GS denies that the Bible includes specific instruction. The hit list of GS includes: living by lists; do’s and don’ts; put off and put on; biblical thinking; discipline; and a traditional view of obedience among many others. Yet 2 Timothy 3:16 says: “All Scripture is God-breathed and is useful for teaching, rebuking, correcting and training in righteousness.”
It redefines obedience and the gospel.
It makes obedience in the sanctification process synonymous with works salvation. Therefore, it redefines Christ as a Lord that does not require obedience, and in fact, rejects it. Is it therefore a half gospel that presents Christ as Savior only? Yes.

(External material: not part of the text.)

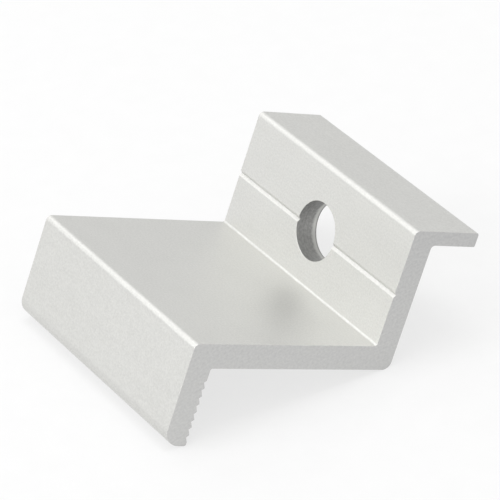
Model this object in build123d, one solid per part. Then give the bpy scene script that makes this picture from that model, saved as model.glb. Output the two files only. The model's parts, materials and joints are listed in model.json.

It redefines spiritual warfare.
Gospel sanctification’s battleground location would suggest a totally different form of warfare as opposed to warfare with sin that abides in the flesh. For one thing, warfare with the flesh is much more defined as opposed to the subjective nature of what the Bible calls the heart. As a matter of fact, Jeremiah suggested that we cannot know the heart to begin with. These are two separate paths of sanctification. Saints would do well to choose their path carefully.
The church for the most part defines spiritual warfare as Scripture describes it, a warfare between our regenerate heart and the flesh. Disciplines that feed our spirit God’s pure milk and deprive the flesh of provisions is not merely an outside warfare verses an inside warfare, it is the biblical prescription.
It robs Christians of assurance of salvation.
Throughout Scripture, striving in obedience to the word of God is said to result in assurance of salvation. Most notably, 2 Peter 1:5-11. This is a far cry from the prescription for assurance by New Calvinist Jerry Bridges who counsels us to have assurance via “preaching the gospel to ourselves every day.”